L’écovillage des Noés, dans la commune de Val de Reuil, en Normandie, a été réalisé par l’architecte Philippe Madec avec le bureau d’étude Tribu d’Alain Bornarel. Bâtiments passifs, pas de climatisation, ventilation naturelle, agriculture bio et jardins partagés... Le quartier vient de recevoir un prix de l’Equerre d’argent par « Le Moniteur ». / PIERRE-YVES BRUNAUD

Ingénieur centralien et fondateur du bureau d’études Tribu, Alain Bornarel est le cofondateur de l’Institut pour la conception écoresponsable du bâti et l’un des animateurs du « Manifeste pour une frugalité heureuse », qui rencontre depuis le mois de janvier un fort écho dans les milieux de l’architecture et de l’urbanisme. Ce manifeste appelle les acteurs de la construction à sortir « des visions technicistes et productivistes, gaspilleuses en énergie et en ressources de toutes sortes ». Explications.
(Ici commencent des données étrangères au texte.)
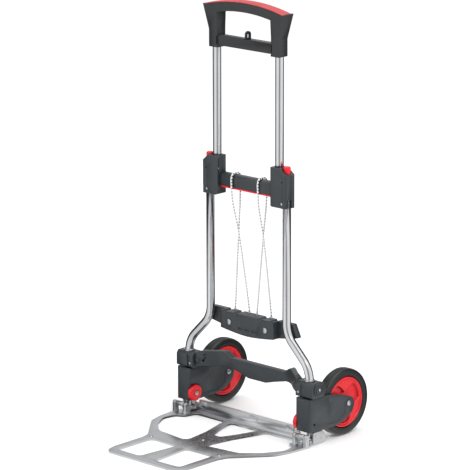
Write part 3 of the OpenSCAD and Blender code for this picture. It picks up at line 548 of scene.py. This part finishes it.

Vous défendez l’idée d’une architecture frugale ; en quoi cela consiste ?

C’est la recherche d’une économie de ressources et d’une maîtrise des émissions polluantes, des gaz à effet de serre. Cela induit un certain choix de matériaux et d’architectures. Il faut être frugal en énergie, en matériaux, en technique…

Par ailleurs, la frugalité est aussi dans le rapport au territoire dans lequel le bâtiment est inséré. Il ne faut pas construire hors-sol. On va aller piocher dans le territoire des ressources liées au climat, aux matériaux, au savoir-faire. On va aussi lui apporter quelque chose : revivifier une filière économique en désuétude par le choix d’un matériau, recréer du lien social par de l’habitat participatif.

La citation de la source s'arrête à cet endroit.